What you are asked to do: All of the data must be printed exactly; please include every line.

:: Data extract

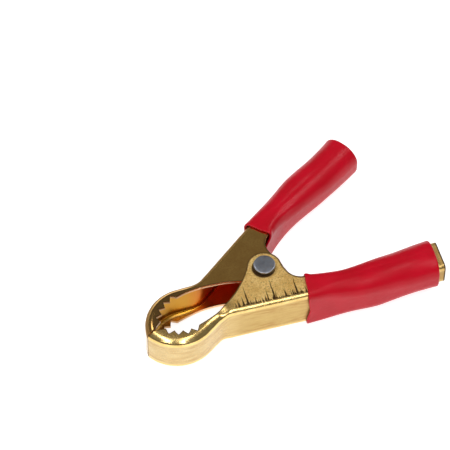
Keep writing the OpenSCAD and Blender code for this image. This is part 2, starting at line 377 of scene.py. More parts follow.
def break_edges(obj):
    """Small rounds on the sheared edges."""
    bevel = obj.modifiers.new("edges", "BEVEL")
    bevel.width = EDGE_BREAK * 0.001
    bevel.segments = 2
    bevel.limit_method = "ANGLE"
    bevel.angle_limit = math.radians(50)
    bevel.use_clamp_overlap = True
    bake_modifiers(obj)
    shade(obj, 60)
    weigh_normals(obj, 60)


def lathe(name, profile, segments, place=None):
    """Turns (radius, z) points round the Z axis. Both ends of the profile are on the axis.

    place, if there is one, moves the turned points to where they belong.
    """
    profile = np.asarray(profile, float)
    body = profile[1:-1]
    a = np.arange(segments) * 2 * math.pi / segments
    rings = np.stack([
        body[:, 0, None] * np.cos(a),
        body[:, 0, None] * np.sin(a),
        np.broadcast_to(body[:, 1, None], (len(body), segments)),
    ], axis=-1)
    points = np.vstack([rings.reshape(-1, 3), [[0, 0, profile[0, 1]], [0, 0, profile[-1, 1]]]])
    faces = ring_faces(len(body), segments)
    first, last = len(points) - 2, len(points) - 1
    final = (len(body) - 1) * segments
    for k in range(segments):
        m = (k + 1) % segments
        faces.append((first, m, k))
        faces.append((last, final + k, final + m))
    if place is not None:
        points = place(points)
    obj = new_object(name, points, faces)
    edit(obj, outward)
    return obj


# ---- the pressed levers -----------------------------------

CHEEK_ROWS = 26
BEND_ROWS = 8
WEB_ROWS = 16
STATION_STEP = 0.45
CLOSEST_STATIONS = 0.035
# How far along the handle its rims take to roll in as lips.
LIP_FADE = 3.0
# Added to a rolled lip's distance from the free edge, to keep the edge's wear off it.
LIP_PAST_EDGE = 5.0
# Only faces beyond this X are cut at the tip.
TIP_REGION = -30.0


def stations(full_end):
    """For each cross-section of a lever: back point, heading, length along, depth of the cheek."""
    points, angles = back_curve()
    along = np.r_[0, np.cumsum(np.linalg.norm(np.diff(points, axis=0), axis=1))]
    edge, corner = cheek_edge(full_end)
    foot, depth = [], []
    for p in edge:
        k = int(np.argmin(((points - p) ** 2).sum(1)))
        foot.append(along[k])
        depth.append(float(np.dot(points[k] - p, left_of(angles[k]))))
    foot = np.maximum.accumulate(np.array(foot) + np.arange(len(foot)) * 1e-6)
    depth = np.array(depth)
    # Beyond the bite the cheek runs on at one depth, to be cut off square at the tip.
    foot = np.r_[0, foot]
    depth = np.r_[depth[0] + 0.1, depth]
    corner = np.r_[False, corner]
    wanted = list(foot[corner])
    for a, b in zip(foot[:-1], foot[1:]):
        count = max(1, int(math.ceil((b - a) / STATION_STEP)))
        wanted += list(a + (b - a) * np.arange(count) / count)
    wanted = np.unique(np.r_[wanted, along[-1]])
    keep = []
    for s in wanted:
        near_corner = np.abs(foot[corner] - s).min() < 1e-9
        if keep and s - keep[-1] < CLOSEST_STATIONS:
            if near_corner:
                keep[-1] = s
            continue
        keep.append(s)
    keep[-1] = along[-1]
    s = np.array(keep)
    back = np.stack([np.interp(s, along, points[:, i]) for i in (0, 1)], axis=-1)
    return back, np.interp(s, along, angles), s, np.interp(s, foot, depth)


def cheek_path(depth, fold, inset, bend):
    """Depth and drop from the top face, from the cheek's free edge to the start of its bend.

    fold is 0 where the cheek stays flat and 1 where its rim is rolled in as a lip.
    """
    turn = math.pi / 2 * fold
    radius = LIP_R - inset
    lip = max(0.0, END_HALF - LIP_SLOT / 2 - LIP_R) * fold + 1e-4
    flat_end = depth - LIP_R * math.sin(turn)
    flat = flat_end - bend
    total = flat + LIP_R * turn + lip
    out = []
    for u in np.linspace(total, 0, CHEEK_ROWS + 1):
        if u <= flat:
            out.append((bend + u, inset))
        elif u <= flat + LIP_R * turn:
            a = (u - flat) / LIP_R
            out.append((flat_end + radius * math.sin(a), LIP_R - radius * math.cos(a)))
        else:
            a, rest = turn, u - flat - LIP_R * turn
            x = flat_end + radius * math.sin(a) + rest * math.cos(a)
            out.append((x, LIP_R - radius * math.cos(a) + rest * math.sin(a)))
    return out


def half_profile(depth, fold, inset, bend):
    """Depth and drop of the upper half's section, from the cheek's free edge to the web."""
    path = cheek_path(depth, fold, inset, bend)
    radius = bend - inset
    for a in np.linspace(90, 0, BEND_ROWS + 1)[1:]:
        a = math.radians(a)
        path.append((bend - radius * math.cos(a), bend - radius * math.sin(a)))
    return np.array(path)


def edge_distance(xy, line):
    """Plan distance from each point to a chain of points."""
    start, run = line[:-1], np.diff(line, axis=0)
    t = ((xy[:, None] - start) * run).sum(-1) / (run**2).sum(-1)
    gap = xy[:, None] - start - np.clip(t, 0, 1)[..., None] * run
    return np.linalg.norm(gap, axis=-1).min(axis=1)


def web_wave(s, z):
    """Slight unevenness of the pressed web, in millimetres."""
    return (
        0.022 * np.sin(0.83 * s + 0.4) * np.cos(0.31 * z + 0.2)
        + 0.014 * np.sin(1.9 * s + 1.3 + 0.4 * z)
        + 0.010 * np.cos(0.9 * z - 0.27 * s)
    )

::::

Result for this task:
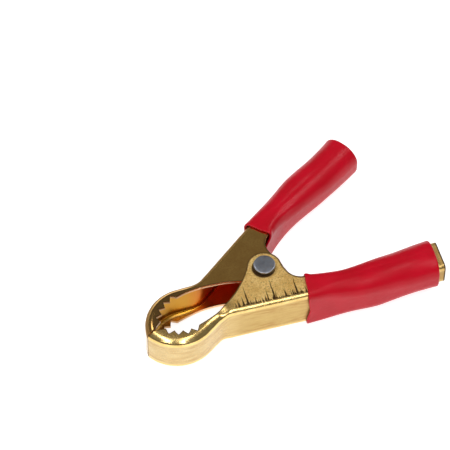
Keep writing the OpenSCAD and Blender code for this image. This is part 2, starting at line 377 of scene.py. More parts follow.
def break_edges(obj):
    """Small rounds on the sheared edges."""
    bevel = obj.modifiers.new("edges", "BEVEL")
    bevel.width = EDGE_BREAK * 0.001
    bevel.segments = 2
    bevel.limit_method = "ANGLE"
    bevel.angle_limit = math.radians(50)
    bevel.use_clamp_overlap = True
    bake_modifiers(obj)
    shade(obj, 60)
    weigh_normals(obj, 60)


def lathe(name, profile, segments, place=None):
    """Turns (radius, z) points round the Z axis. Both ends of the profile are on the axis.

    place, if there is one, moves the turned points to where they belong.
    """
    profile = np.asarray(profile, float)
    body = profile[1:-1]
    a = np.arange(segments) * 2 * math.pi / segments
    rings = np.stack([
        body[:, 0, None] * np.cos(a),
        body[:, 0, None] * np.sin(a),
        np.broadcast_to(body[:, 1, None], (len(body), segments)),
    ], axis=-1)
    points = np.vstack([rings.reshape(-1, 3), [[0, 0, profile[0, 1]], [0, 0, profile[-1, 1]]]])
    faces = ring_faces(len(body), segments)
    first, last = len(points) - 2, len(points) - 1
    final = (len(body) - 1) * segments
    for k in range(segments):
        m = (k + 1) % segments
        faces.append((first, m, k))
        faces.append((last, final + k, final + m))
    if place is not None:
        points = place(points)
    obj = new_object(name, points, faces)
    edit(obj, outward)
    return obj


# ---- the pressed levers -----------------------------------

CHEEK_ROWS = 26
BEND_ROWS = 8
WEB_ROWS = 16
STATION_STEP = 0.45
CLOSEST_STATIONS = 0.035
# How far along the handle its rims take to roll in as lips.
LIP_FADE = 3.0
# Added to a rolled lip's distance from the free edge, to keep the edge's wear off it.
LIP_PAST_EDGE = 5.0
# Only faces beyond this X are cut at the tip.
TIP_REGION = -30.0


def stations(full_end):
    """For each cross-section of a lever: back point, heading, length along, depth of the cheek."""
    points, angles = back_curve()
    along = np.r_[0, np.cumsum(np.linalg.norm(np.diff(points, axis=0), axis=1))]
    edge, corner = cheek_edge(full_end)
    foot, depth = [], []
    for p in edge:
        k = int(np.argmin(((points - p) ** 2).sum(1)))
        foot.append(along[k])
        depth.append(float(np.dot(points[k] - p, left_of(angles[k]))))
    foot = np.maximum.accumulate(np.array(foot) + np.arange(len(foot)) * 1e-6)
    depth = np.array(depth)
    # Beyond the bite the cheek runs on at one depth, to be cut off square at the tip.
    foot = np.r_[0, foot]
    depth = np.r_[depth[0] + 0.1, depth]
    corner = np.r_[False, corner]
    wanted = list(foot[corner])
    for a, b in zip(foot[:-1], foot[1:]):
        count = max(1, int(math.ceil((b - a) / STATION_STEP)))
        wanted += list(a + (b - a) * np.arange(count) / count)
    wanted = np.unique(np.r_[wanted, along[-1]])
    keep = []
    for s in wanted:
        near_corner = np.abs(foot[corner] - s).min() < 1e-9
        if keep and s - keep[-1] < CLOSEST_STATIONS:
            if near_corner:
                keep[-1] = s
            continue
        keep.append(s)
    keep[-1] = along[-1]
    s = np.array(keep)
    back = np.stack([np.interp(s, along, points[:, i]) for i in (0, 1)], axis=-1)
    return back, np.interp(s, along, angles), s, np.interp(s, foot, depth)


def cheek_path(depth, fold, inset, bend):
    """Depth and drop from the top face, from the cheek's free edge to the start of its bend.

    fold is 0 where the cheek stays flat and 1 where its rim is rolled in as a lip.
    """
    turn = math.pi / 2 * fold
    radius = LIP_R - inset
    lip = max(0.0, END_HALF - LIP_SLOT / 2 - LIP_R) * fold + 1e-4
    flat_end = depth - LIP_R * math.sin(turn)
    flat = flat_end - bend
    total = flat + LIP_R * turn + lip
    out = []
    for u in np.linspace(total, 0, CHEEK_ROWS + 1):
        if u <= flat:
            out.append((bend + u, inset))
        elif u <= flat + LIP_R * turn:
            a = (u - flat) / LIP_R
            out.append((flat_end + radius * math.sin(a), LIP_R - radius * math.cos(a)))
        else:
            a, rest = turn, u - flat - LIP_R * turn
            x = flat_end + radius * math.sin(a) + rest * math.cos(a)
            out.append((x, LIP_R - radius * math.cos(a) + rest * math.sin(a)))
    return out


def half_profile(depth, fold, inset, bend):
    """Depth and drop of the upper half's section, from the cheek's free edge to the web."""
    path = cheek_path(depth, fold, inset, bend)
    radius = bend - inset
    for a in np.linspace(90, 0, BEND_ROWS + 1)[1:]:
        a = math.radians(a)
        path.append((bend - radius * math.cos(a), bend - radius * math.sin(a)))
    return np.array(path)


def edge_distance(xy, line):
    """Plan distance from each point to a chain of points."""
    start, run = line[:-1], np.diff(line, axis=0)
    t = ((xy[:, None] - start) * run).sum(-1) / (run**2).sum(-1)
    gap = xy[:, None] - start - np.clip(t, 0, 1)[..., None] * run
    return np.linalg.norm(gap, axis=-1).min(axis=1)


def web_wave(s, z):
    """Slight unevenness of the pressed web, in millimetres."""
    return (
        0.022 * np.sin(0.83 * s + 0.4) * np.cos(0.31 * z + 0.2)
        + 0.014 * np.sin(1.9 * s + 1.3 + 0.4 * z)
        + 0.010 * np.cos(0.9 * z - 0.27 * s)
    )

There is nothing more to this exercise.